**EXERCISE:** Return the full listing exactly as it is written.

**SOURCE DATA:**

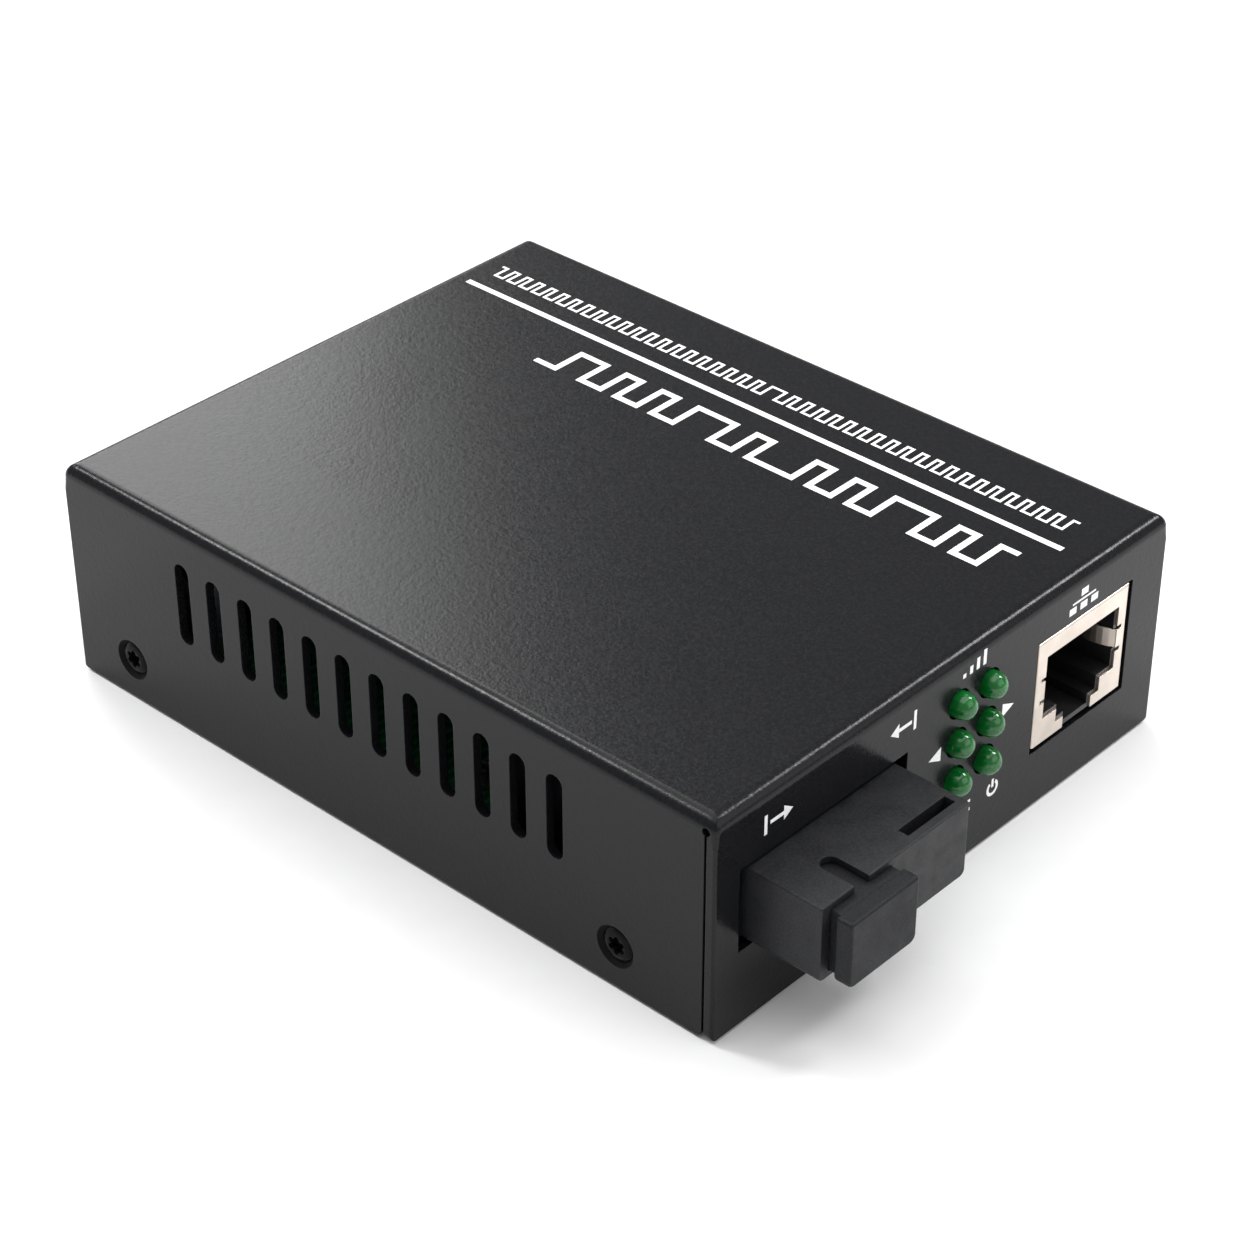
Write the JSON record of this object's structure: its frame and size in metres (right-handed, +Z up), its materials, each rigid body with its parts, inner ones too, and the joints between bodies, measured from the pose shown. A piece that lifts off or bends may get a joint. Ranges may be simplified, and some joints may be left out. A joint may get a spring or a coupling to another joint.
{
  "type": "fibre media converter",
  "caption": "Black folded-steel fibre media converter with vented side walls, a capped fibre port, a network jack, green lamps and a rear power jack.",
  "frame": {"origin": "centre of the base's underside, midway between the side walls and between the front and rear panels", "axes": "+Z up, the front panel faces -Y, +X is to the right of somebody facing the front panel"},
  "size_m": [0.073, 0.1067, 0.027],
  "materials": {
    "case_coat": "satin fine-texture powder coat",
    "black_steel": "black-finished steel",
    "plain_steel": "plated",
    "board_laminate": "green solder mask",
    "black_moulding": "moulded, matt",
    "cap_moulding": "moulded, matt",
    "tinned_steel": "tinned",
    "tinned_pins": "tinned",
    "ceramic": "white ceramic",
    "nickel_plate": "warm nickel plate",
    "black_insulator": "moulded",
    "gold_plate": "gold plate",
    "chip_package": "moulded package",
    "capacitor_sleeve": "heat-shrunk sleeve",
    "ferrite": "sintered",
    "resistor_body": "chip",
    "capacitor_body": "chip",
    "lamp_lens": "clear tinted epoxy"
  },
  "bodies": {
    "chassis": {"cover": "case_coat", "base": "case_coat", "cover_screws": "black_steel", "board_standoffs": "plain_steel", "main_board": "board_laminate", "board_screws": "plain_steel", "module_housing": "black_moulding", "module_can": "black_steel", "module_board": "board_laminate", "module_pins": "tinned_pins", "latch_insert": "black_moulding", "ferrule_sleeve": "ceramic", "optical_barrel": "plain_steel", "laser_can": "plain_steel", "jack_shield": "nickel_plate", "jack_housing": "black_insulator", "jack_contacts": "gold_plate", "lamp_holder": "black_moulding", "lamp_leads": "tinned_pins", "power_jack_body": "black_insulator", "power_pin": "nickel_plate", "power_leaf": "nickel_plate", "converter_chip": "chip_package", "converter_chip_pins": "tinned_pins", "network_transformer": "chip_package", "transformer_pins": "tinned_pins", "crystal_can": "tinned_steel", "supply_capacitor": "capacitor_sleeve", "output_capacitor": "capacitor_sleeve", "power_inductor": "ferrite", "voltage_regulator": "chip_package", "chip_resistors": "resistor_body", "chip_capacitors": "capacitor_body", "lamp_left_low": "lamp_lens", "lamp_left_middle": "lamp_lens", "lamp_left_high": "lamp_lens", "lamp_right_low": "lamp_lens", "lamp_right_middle": "lamp_lens", "lamp_right_high": "lamp_lens"},
    "cap": {"dust_cap": "cap_moulding"}
  },
  "joints": [
    {"name": "dust_cap_pull", "type": "slide", "parent": "chassis", "child": "cap", "axis": [0, -1, 0], "range_m": [0, 0.012]}
  ]
}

**THE SOLUTION:**
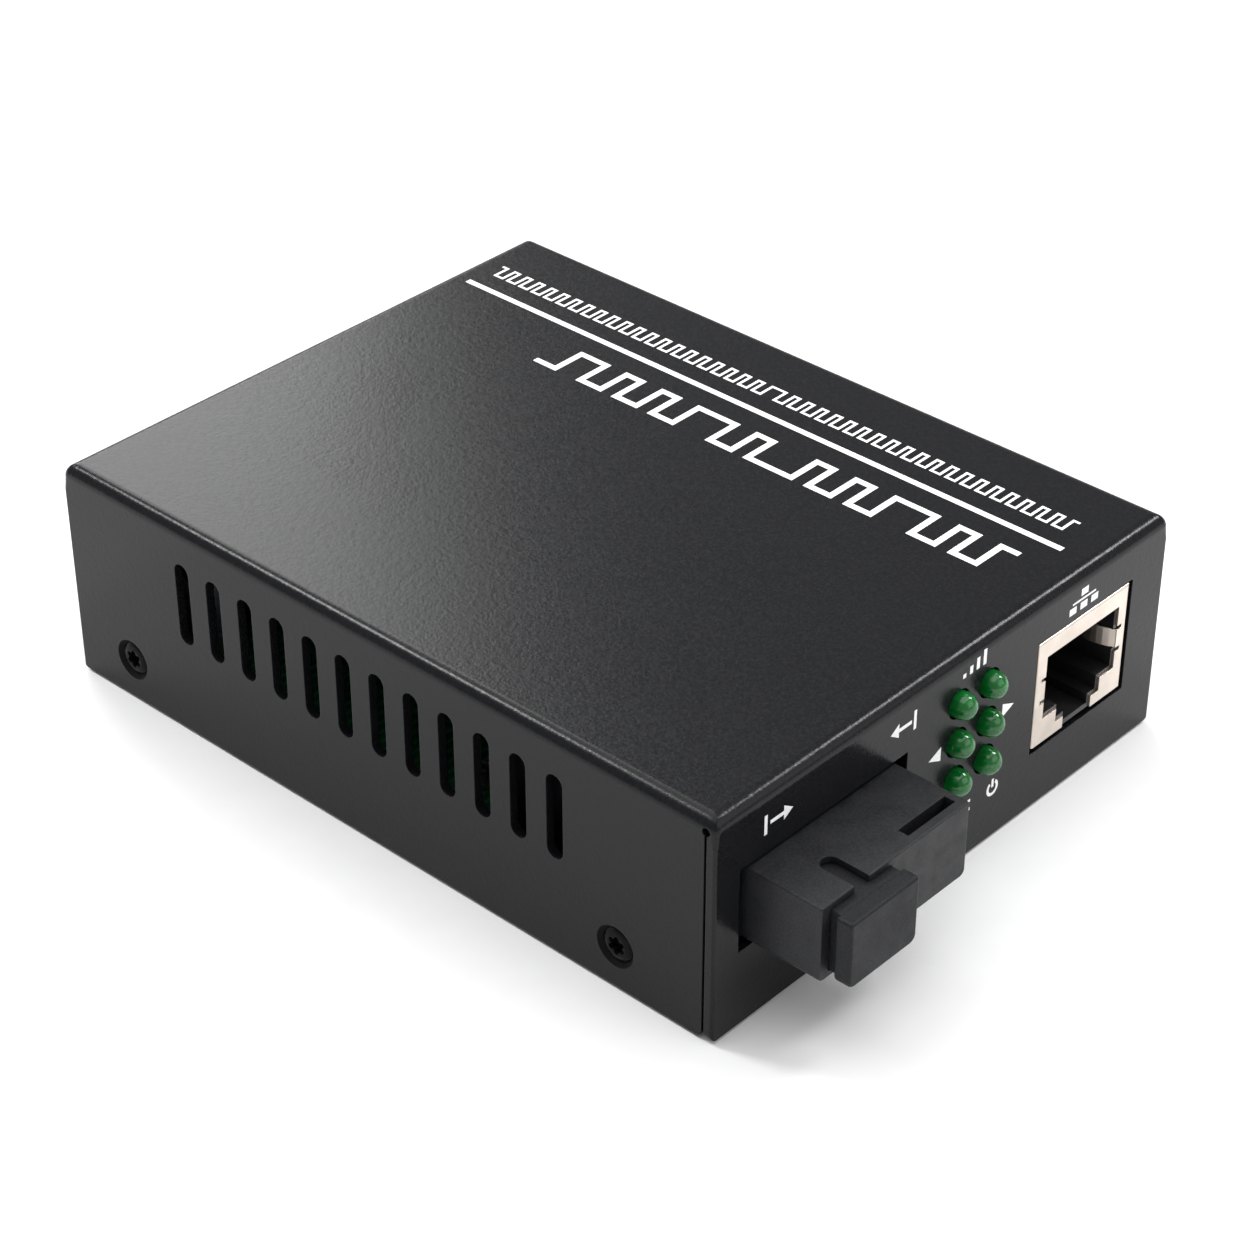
Write the JSON record of this object's structure: its frame and size in metres (right-handed, +Z up), its materials, each rigid body with its parts, inner ones too, and the joints between bodies, measured from the pose shown. A piece that lifts off or bends may get a joint. Ranges may be simplified, and some joints may be left out. A joint may get a spring or a coupling to another joint.
{
  "type": "fibre media converter",
  "caption": "Black folded-steel fibre media converter with vented side walls, a capped fibre port, a network jack, green lamps and a rear power jack.",
  "frame": {"origin": "centre of the base's underside, midway between the side walls and between the front and rear panels", "axes": "+Z up, the front panel faces -Y, +X is to the right of somebody facing the front panel"},
  "size_m": [0.073, 0.1067, 0.027],
  "materials": {
    "case_coat": "satin fine-texture powder coat",
    "black_steel": "black-finished steel",
    "plain_steel": "plated",
    "board_laminate": "green solder mask",
    "black_moulding": "moulded, matt",
    "cap_moulding": "moulded, matt",
    "tinned_steel": "tinned",
    "tinned_pins": "tinned",
    "ceramic": "white ceramic",
    "nickel_plate": "warm nickel plate",
    "black_insulator": "moulded",
    "gold_plate": "gold plate",
    "chip_package": "moulded package",
    "capacitor_sleeve": "heat-shrunk sleeve",
    "ferrite": "sintered",
    "resistor_body": "chip",
    "capacitor_body": "chip",
    "lamp_lens": "clear tinted epoxy"
  },
  "bodies": {
    "chassis": {"cover": "case_coat", "base": "case_coat", "cover_screws": "black_steel", "board_standoffs": "plain_steel", "main_board": "board_laminate", "board_screws": "plain_steel", "module_housing": "black_moulding", "module_can": "black_steel", "module_board": "board_laminate", "module_pins": "tinned_pins", "latch_insert": "black_moulding", "ferrule_sleeve": "ceramic", "optical_barrel": "plain_steel", "laser_can": "plain_steel", "jack_shield": "nickel_plate", "jack_housing": "black_insulator", "jack_contacts": "gold_plate", "lamp_holder": "black_moulding", "lamp_leads": "tinned_pins", "power_jack_body": "black_insulator", "power_pin": "nickel_plate", "power_leaf": "nickel_plate", "converter_chip": "chip_package", "converter_chip_pins": "tinned_pins", "network_transformer": "chip_package", "transformer_pins": "tinned_pins", "crystal_can": "tinned_steel", "supply_capacitor": "capacitor_sleeve", "output_capacitor": "capacitor_sleeve", "power_inductor": "ferrite", "voltage_regulator": "chip_package", "chip_resistors": "resistor_body", "chip_capacitors": "capacitor_body", "lamp_left_low": "lamp_lens", "lamp_left_middle": "lamp_lens", "lamp_left_high": "lamp_lens", "lamp_right_low": "lamp_lens", "lamp_right_middle": "lamp_lens", "lamp_right_high": "lamp_lens"},
    "cap": {"dust_cap": "cap_moulding"}
  },
  "joints": [
    {"name": "dust_cap_pull", "type": "slide", "parent": "chassis", "child": "cap", "axis": [0, -1, 0], "range_m": [0, 0.012]}
  ]
}